The current dumb-buffer code does a stride computation at [1], which is correct for all cases; although over-allocates sometimes. It's the one you describe as "width * DIV_ROUND_UP(bpp, 8)". It's in the ioctl entry point, so it's somewhat authoritative for all driver's implementations. It's also used by several drivers.

The other variant, "DIV_ROUND_UP(width * bpp, 8)", is used by gem-dma, gem-shmem and others. It can give incorrect results and possibly OOBs. To give a simple example, let's allocate 15-bit XRGB1555. Bpp is 15. With a width of 1024, that would result in 1920 bytes per scanline. But because XRGB1555 has a filler bit, so the pixel is actually 16 bit and a scanline needs to be 2048 bytes. The new code fixes that. This is not just a hypothetical scenario: we do have drivers that support XRGB1555 and some of them also export a preferred_depth of 15 to userspace. [2] In the nearby comment, you'll see that this value is meant for dumb buffers.

Rounding up the depth value in user space is possible for RGB, but not for YUV. Here different pixel planes have a different number of bits. Sometimes pixels are sharing bits. The value of bits-per-pixel becomes meaningless. That's why it's also deprecated in struct drm_format_info. The struct instead uses a more complicated per-plane calculation to compute the number of bits per plane. [3] The user-space code currently doing YUV on dumb buffers simply got lucky.

[1] https://elixir.bootlin.com/linux/v6.13.3/source/drivers/gpu/drm/ drm_dumb_buffers.c#L77 [2] https://elixir.bootlin.com/linux/v6.13.3/source/include/drm/ drm_mode_config.h#L885 [3] https://elixir.bootlin.com/linux/v6.13.3/source/include/drm/ drm_fourcc.h#L83


This change also first calls the drm_driver_color_mode_format(), which could change the behavior even more, but afaics at the moment does not.

Because currently each driver does its own thing, it can be hard to write user space that reliably allocates on all drivers. That's why it's important that parameters are not just raw numbers, but have well- defined semantics. The raw bpp is meaningless; it's also important to know which formats are associated with each value. Otherwise, you might get a dumb buffer with a bpp of 15, but it will be displayed incorrectly. This patch series finally implements this and clearly documents the assumptions behind the interfaces. The assumptions themselves have always existed.

This is perhaps where the biggest gap in understanding/view is: I have always thought dumb-buffer's "bpp" to mean bits-per-pixel, where, for more complex formats, "pixel" is not necessarily a visible pixel but a container unit of some kind. So bpp * width = stride.

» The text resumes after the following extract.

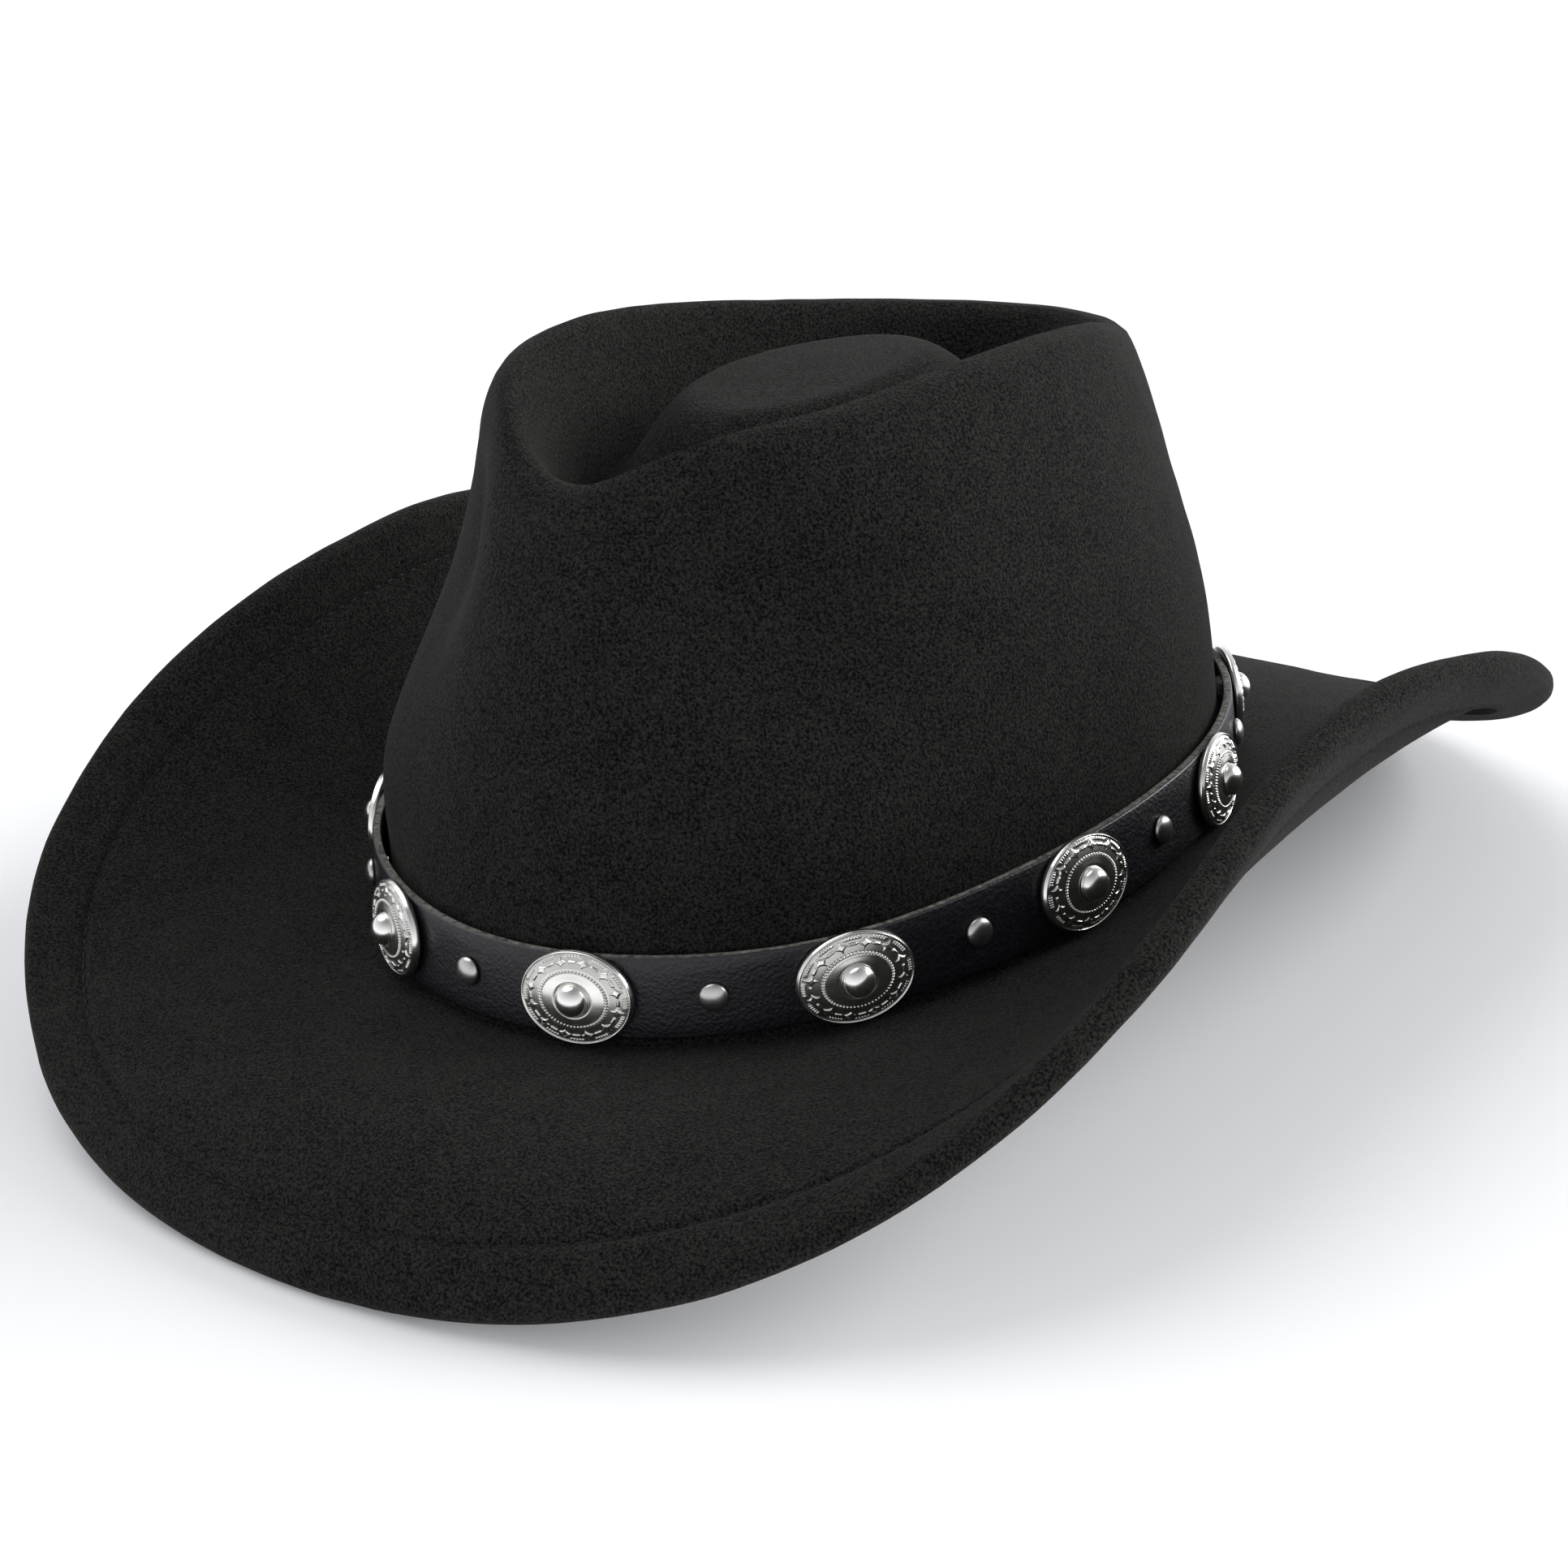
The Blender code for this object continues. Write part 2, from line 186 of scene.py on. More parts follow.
def pebbled_leather():
    made, tree, shader = new_material(
        "pebbled_leather_black",
        Base_Color=linear("#0c0d13"),
        Specular_IOR_Level=0.5,
        Coat_Weight=0.22,
        Coat_Roughness=0.22,
    )
    place = node(tree, "ShaderNodeTexCoord")
    bend = node(tree, "ShaderNodeTexNoise", inputs={"Scale": per_metre(2.5), "Detail": 2.0},
                links={"Vector": place.outputs["Object"]})
    moved = node(tree, "ShaderNodeMixRGB", {"blend_type": "LINEAR_LIGHT"}, {"Fac": 0.0006},
                 {"Color1": place.outputs["Object"], "Color2": bend.outputs["Color"]})
    pebble = node(tree, "ShaderNodeTexVoronoi", {"feature": "SMOOTH_F1"},
                  {"Scale": per_metre(PEBBLE_SIZE), "Smoothness": 0.35}, {"Vector": moved.outputs["Color"]})
    gloss = node(tree, "ShaderNodeMapRange", inputs={"From Max": 0.8, "To Min": 0.34, "To Max": 0.56},
                 links={"Value": pebble.outputs["Distance"]})
    tree.links.new(gloss.outputs["Result"], shader.inputs["Roughness"])
    grain = node(tree, "ShaderNodeBump", {"invert": True}, {"Strength": 0.8, "Distance": 0.16 * METRE},
                 {"Height": pebble.outputs["Distance"]})
    tree.links.new(grain.outputs["Normal"], shader.inputs["Normal"])
    return made


def cut_leather_edge():
    made, tree, shader = new_material("leather_cut_edge", Roughness=0.85, Specular_IOR_Level=0.25)
    place = node(tree, "ShaderNodeTexCoord")
    fibre = node(tree, "ShaderNodeTexNoise", inputs={"Scale": per_metre(FIBRE_SIZE), "Detail": 4.0},
                 links={"Vector": place.outputs["Object"]})
    tone = node(tree, "ShaderNodeValToRGB", links={"Fac": fibre.outputs["Fac"]})
    tone.color_ramp.elements[0].position, tone.color_ramp.elements[1].position = 0.32, 0.72
    tone.color_ramp.elements[0].color = linear("#393735")
    tone.color_ramp.elements[1].color = linear("#8b8780")
    tree.links.new(tone.outputs["Color"], shader.inputs["Base Color"])
    return made


LEATHER = pebbled_leather()
CUT_EDGE = cut_leather_edge()
print("leather:", LEATHER.name, "and", CUT_EDGE.name)

# %% [markdown]
# ## Metals
# The conchos are zinc castings with bright silver plate. Their recesses get painted shade: the silver is
# drawn darker between the raised parts, and a mesh attribute says how much. The rivets are
# satin nickel, a little warmer and duller. The brim wire is drawn spring steel.

# %% Silver, nickel and steel
DULL_SHARE = 0.12


def plated_silver():
    made, tree, shader = new_material("silver_plate_painted_shade", Metallic=1.0)
    place = node(tree, "ShaderNodeTexCoord")
    # Painted shade: a mesh attribute turns the silver darker between the raised parts and round the dome.
    painted_recess_shade = node(tree, "ShaderNodeAttribute", {"attribute_name": "painted_recess_shade"})
    tone = node(tree, "ShaderNodeValToRGB", links={"Fac": painted_recess_shade.outputs["Fac"]})
    tone.color_ramp.elements[0].color = linear("#f6f5f1")
    tone.color_ramp.elements[1].color = linear("#9a9792")
    tree.links.new(tone.outputs["Color"], shader.inputs["Base Color"])
    wear = node(tree, "ShaderNodeTexNoise", inputs={"Scale": per_metre(3.0), "Detail": 5.0},
                links={"Vector": place.outputs["Object"]})
    rough = node(tree, "ShaderNodeMapRange",
                 inputs={"From Min": 0.3, "From Max": 0.7, "To Min": 0.19, "To Max": 0.27},
                 links={"Value": wear.outputs["Fac"]})
    duller = node(tree, "ShaderNodeMath", {"operation": "MULTIPLY_ADD"}, {1: DULL_SHARE},
                  {0: painted_recess_shade.outputs["Fac"], 2: rough.outputs["Result"]})
    tree.links.new(duller.outputs[0], shader.inputs["Roughness"])
    return made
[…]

It would not occur to me to allocate XRGB1555 dumb-buffer with 15 bpp, but 16 bpp, as that's what a pixel takes. I have never seen the dumb-buffer bpp connected directly to the pixel format (that's what the ADDFB brings in).

I may be alone with that thinking, but afaics the documentation leans a bit on my interpretation (instead of considering bpp as a "color mode"), although admittedly the docs also don't really say much so this may be fully just my interpretation:

https://man.archlinux.org/man/drm-memory.7.en

https://cgit.freedesktop.org/drm/libdrm/tree/include/drm/drm_mode.h#n1055

I (mostly) understand all the complexities around here, thanks to your replies, and I think I'm ok with the series as it doesn't break anything (need to test the v3, though).

I still don't like it though =). And I would be happier with the simpler "bpp" interpretation that I mentioned above, instead of it being a color mode. But we can't have it both ways, and perhaps it's better to unify the code and have the behavior explained explicitly as you do in this series, even if the explanation only covers some RGB formats.